_EXERCISE DETAILS:_
Copy every line of the listing exactly.

_DATA SHOWN:_
= = = =

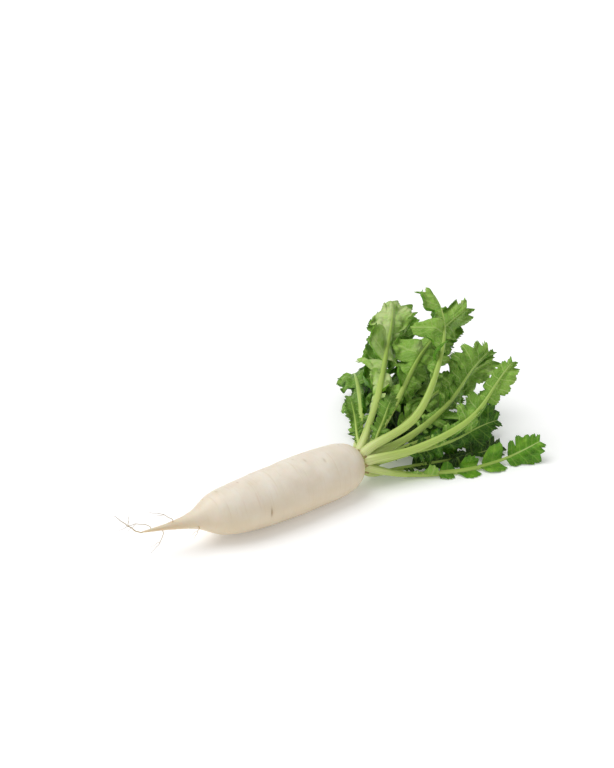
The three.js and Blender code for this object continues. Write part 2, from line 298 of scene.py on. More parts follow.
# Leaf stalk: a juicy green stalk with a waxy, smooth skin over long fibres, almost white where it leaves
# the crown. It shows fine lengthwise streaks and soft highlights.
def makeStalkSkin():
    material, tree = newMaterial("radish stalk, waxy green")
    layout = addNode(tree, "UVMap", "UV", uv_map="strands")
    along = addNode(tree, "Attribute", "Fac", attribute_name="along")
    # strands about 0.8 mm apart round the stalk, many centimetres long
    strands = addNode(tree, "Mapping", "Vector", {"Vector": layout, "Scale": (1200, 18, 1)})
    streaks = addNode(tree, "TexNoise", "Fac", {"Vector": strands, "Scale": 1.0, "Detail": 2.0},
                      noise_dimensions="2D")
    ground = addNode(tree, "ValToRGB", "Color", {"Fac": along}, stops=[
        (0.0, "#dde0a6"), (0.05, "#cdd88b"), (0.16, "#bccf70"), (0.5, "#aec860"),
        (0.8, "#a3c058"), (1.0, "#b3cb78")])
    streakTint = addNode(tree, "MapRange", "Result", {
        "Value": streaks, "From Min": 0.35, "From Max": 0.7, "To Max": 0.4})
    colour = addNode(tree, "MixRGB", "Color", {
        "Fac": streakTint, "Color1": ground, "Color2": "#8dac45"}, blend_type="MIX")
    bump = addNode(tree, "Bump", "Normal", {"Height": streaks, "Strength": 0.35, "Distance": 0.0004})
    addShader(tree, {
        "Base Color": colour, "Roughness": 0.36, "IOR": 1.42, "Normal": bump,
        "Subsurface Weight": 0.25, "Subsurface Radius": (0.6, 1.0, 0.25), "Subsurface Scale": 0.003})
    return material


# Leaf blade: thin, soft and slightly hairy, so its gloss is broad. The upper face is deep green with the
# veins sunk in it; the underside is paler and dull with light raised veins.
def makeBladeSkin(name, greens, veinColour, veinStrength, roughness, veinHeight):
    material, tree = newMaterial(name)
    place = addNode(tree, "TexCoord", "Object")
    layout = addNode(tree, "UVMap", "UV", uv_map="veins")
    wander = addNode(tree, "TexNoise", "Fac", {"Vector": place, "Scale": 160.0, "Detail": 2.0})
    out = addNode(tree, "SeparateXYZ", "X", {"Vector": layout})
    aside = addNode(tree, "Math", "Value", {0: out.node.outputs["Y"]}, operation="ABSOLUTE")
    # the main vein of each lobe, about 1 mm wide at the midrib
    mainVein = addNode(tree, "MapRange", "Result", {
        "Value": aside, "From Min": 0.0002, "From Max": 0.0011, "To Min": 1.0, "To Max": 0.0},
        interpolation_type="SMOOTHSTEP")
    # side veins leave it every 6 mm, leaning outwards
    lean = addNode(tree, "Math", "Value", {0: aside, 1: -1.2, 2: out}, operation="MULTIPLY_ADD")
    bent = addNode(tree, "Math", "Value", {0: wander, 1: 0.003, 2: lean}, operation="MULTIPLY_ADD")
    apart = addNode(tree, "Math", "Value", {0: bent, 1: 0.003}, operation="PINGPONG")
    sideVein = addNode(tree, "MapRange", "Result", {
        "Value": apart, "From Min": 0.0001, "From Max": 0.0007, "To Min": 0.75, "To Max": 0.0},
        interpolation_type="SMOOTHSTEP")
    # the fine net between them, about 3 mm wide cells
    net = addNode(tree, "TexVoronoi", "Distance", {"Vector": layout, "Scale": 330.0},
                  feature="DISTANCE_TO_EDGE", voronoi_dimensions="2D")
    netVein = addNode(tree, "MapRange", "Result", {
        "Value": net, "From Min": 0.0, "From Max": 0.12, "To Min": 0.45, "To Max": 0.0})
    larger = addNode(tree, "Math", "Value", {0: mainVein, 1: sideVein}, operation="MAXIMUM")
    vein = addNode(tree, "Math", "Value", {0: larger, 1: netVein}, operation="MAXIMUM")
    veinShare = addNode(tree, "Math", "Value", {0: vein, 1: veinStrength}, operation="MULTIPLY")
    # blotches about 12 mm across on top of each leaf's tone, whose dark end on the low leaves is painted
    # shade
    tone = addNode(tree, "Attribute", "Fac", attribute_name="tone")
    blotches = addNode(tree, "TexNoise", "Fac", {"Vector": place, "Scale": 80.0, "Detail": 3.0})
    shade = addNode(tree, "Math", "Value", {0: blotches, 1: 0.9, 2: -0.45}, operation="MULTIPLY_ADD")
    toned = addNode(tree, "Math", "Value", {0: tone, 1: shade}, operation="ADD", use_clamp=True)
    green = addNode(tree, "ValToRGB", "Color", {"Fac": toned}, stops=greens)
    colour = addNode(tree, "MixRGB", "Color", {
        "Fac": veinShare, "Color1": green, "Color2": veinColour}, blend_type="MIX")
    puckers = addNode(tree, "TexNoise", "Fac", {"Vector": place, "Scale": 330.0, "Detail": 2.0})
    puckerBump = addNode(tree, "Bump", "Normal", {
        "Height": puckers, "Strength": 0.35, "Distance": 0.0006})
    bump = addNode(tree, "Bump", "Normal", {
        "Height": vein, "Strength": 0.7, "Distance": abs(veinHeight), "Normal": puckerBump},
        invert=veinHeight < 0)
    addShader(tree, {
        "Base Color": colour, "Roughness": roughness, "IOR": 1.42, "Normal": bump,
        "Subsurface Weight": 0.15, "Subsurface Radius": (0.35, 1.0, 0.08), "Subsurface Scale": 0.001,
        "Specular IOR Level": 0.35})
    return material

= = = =

_FINISHED ANSWER:_
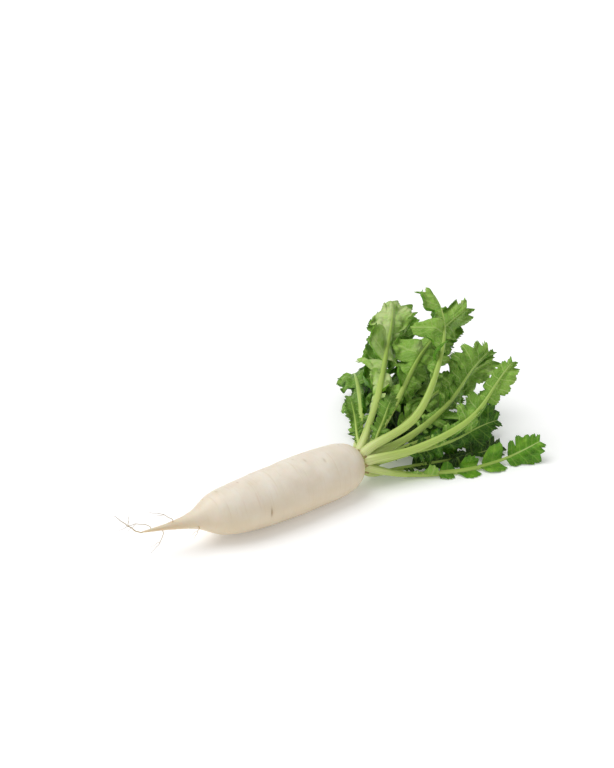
The three.js and Blender code for this object continues. Write part 2, from line 298 of scene.py on. More parts follow.
# Leaf stalk: a juicy green stalk with a waxy, smooth skin over long fibres, almost white where it leaves
# the crown. It shows fine lengthwise streaks and soft highlights.
def makeStalkSkin():
    material, tree = newMaterial("radish stalk, waxy green")
    layout = addNode(tree, "UVMap", "UV", uv_map="strands")
    along = addNode(tree, "Attribute", "Fac", attribute_name="along")
    # strands about 0.8 mm apart round the stalk, many centimetres long
    strands = addNode(tree, "Mapping", "Vector", {"Vector": layout, "Scale": (1200, 18, 1)})
    streaks = addNode(tree, "TexNoise", "Fac", {"Vector": strands, "Scale": 1.0, "Detail": 2.0},
                      noise_dimensions="2D")
    ground = addNode(tree, "ValToRGB", "Color", {"Fac": along}, stops=[
        (0.0, "#dde0a6"), (0.05, "#cdd88b"), (0.16, "#bccf70"), (0.5, "#aec860"),
        (0.8, "#a3c058"), (1.0, "#b3cb78")])
    streakTint = addNode(tree, "MapRange", "Result", {
        "Value": streaks, "From Min": 0.35, "From Max": 0.7, "To Max": 0.4})
    colour = addNode(tree, "MixRGB", "Color", {
        "Fac": streakTint, "Color1": ground, "Color2": "#8dac45"}, blend_type="MIX")
    bump = addNode(tree, "Bump", "Normal", {"Height": streaks, "Strength": 0.35, "Distance": 0.0004})
    addShader(tree, {
        "Base Color": colour, "Roughness": 0.36, "IOR": 1.42, "Normal": bump,
        "Subsurface Weight": 0.25, "Subsurface Radius": (0.6, 1.0, 0.25), "Subsurface Scale": 0.003})
    return material


# Leaf blade: thin, soft and slightly hairy, so its gloss is broad. The upper face is deep green with the
# veins sunk in it; the underside is paler and dull with light raised veins.
def makeBladeSkin(name, greens, veinColour, veinStrength, roughness, veinHeight):
    material, tree = newMaterial(name)
    place = addNode(tree, "TexCoord", "Object")
    layout = addNode(tree, "UVMap", "UV", uv_map="veins")
    wander = addNode(tree, "TexNoise", "Fac", {"Vector": place, "Scale": 160.0, "Detail": 2.0})
    out = addNode(tree, "SeparateXYZ", "X", {"Vector": layout})
    aside = addNode(tree, "Math", "Value", {0: out.node.outputs["Y"]}, operation="ABSOLUTE")
    # the main vein of each lobe, about 1 mm wide at the midrib
    mainVein = addNode(tree, "MapRange", "Result", {
        "Value": aside, "From Min": 0.0002, "From Max": 0.0011, "To Min": 1.0, "To Max": 0.0},
        interpolation_type="SMOOTHSTEP")
    # side veins leave it every 6 mm, leaning outwards
    lean = addNode(tree, "Math", "Value", {0: aside, 1: -1.2, 2: out}, operation="MULTIPLY_ADD")
    bent = addNode(tree, "Math", "Value", {0: wander, 1: 0.003, 2: lean}, operation="MULTIPLY_ADD")
    apart = addNode(tree, "Math", "Value", {0: bent, 1: 0.003}, operation="PINGPONG")
    sideVein = addNode(tree, "MapRange", "Result", {
        "Value": apart, "From Min": 0.0001, "From Max": 0.0007, "To Min": 0.75, "To Max": 0.0},
        interpolation_type="SMOOTHSTEP")
    # the fine net between them, about 3 mm wide cells
    net = addNode(tree, "TexVoronoi", "Distance", {"Vector": layout, "Scale": 330.0},
                  feature="DISTANCE_TO_EDGE", voronoi_dimensions="2D")
    netVein = addNode(tree, "MapRange", "Result", {
        "Value": net, "From Min": 0.0, "From Max": 0.12, "To Min": 0.45, "To Max": 0.0})
    larger = addNode(tree, "Math", "Value", {0: mainVein, 1: sideVein}, operation="MAXIMUM")
    vein = addNode(tree, "Math", "Value", {0: larger, 1: netVein}, operation="MAXIMUM")
    veinShare = addNode(tree, "Math", "Value", {0: vein, 1: veinStrength}, operation="MULTIPLY")
    # blotches about 12 mm across on top of each leaf's tone, whose dark end on the low leaves is painted
    # shade
    tone = addNode(tree, "Attribute", "Fac", attribute_name="tone")
    blotches = addNode(tree, "TexNoise", "Fac", {"Vector": place, "Scale": 80.0, "Detail": 3.0})
    shade = addNode(tree, "Math", "Value", {0: blotches, 1: 0.9, 2: -0.45}, operation="MULTIPLY_ADD")
    toned = addNode(tree, "Math", "Value", {0: tone, 1: shade}, operation="ADD", use_clamp=True)
    green = addNode(tree, "ValToRGB", "Color", {"Fac": toned}, stops=greens)
    colour = addNode(tree, "MixRGB", "Color", {
        "Fac": veinShare, "Color1": green, "Color2": veinColour}, blend_type="MIX")
    puckers = addNode(tree, "TexNoise", "Fac", {"Vector": place, "Scale": 330.0, "Detail": 2.0})
    puckerBump = addNode(tree, "Bump", "Normal", {
        "Height": puckers, "Strength": 0.35, "Distance": 0.0006})
    bump = addNode(tree, "Bump", "Normal", {
        "Height": vein, "Strength": 0.7, "Distance": abs(veinHeight), "Normal": puckerBump},
        invert=veinHeight < 0)
    addShader(tree, {
        "Base Color": colour, "Roughness": roughness, "IOR": 1.42, "Normal": bump,
        "Subsurface Weight": 0.15, "Subsurface Radius": (0.35, 1.0, 0.08), "Subsurface Scale": 0.001,
        "Specular IOR Level": 0.35})
    return material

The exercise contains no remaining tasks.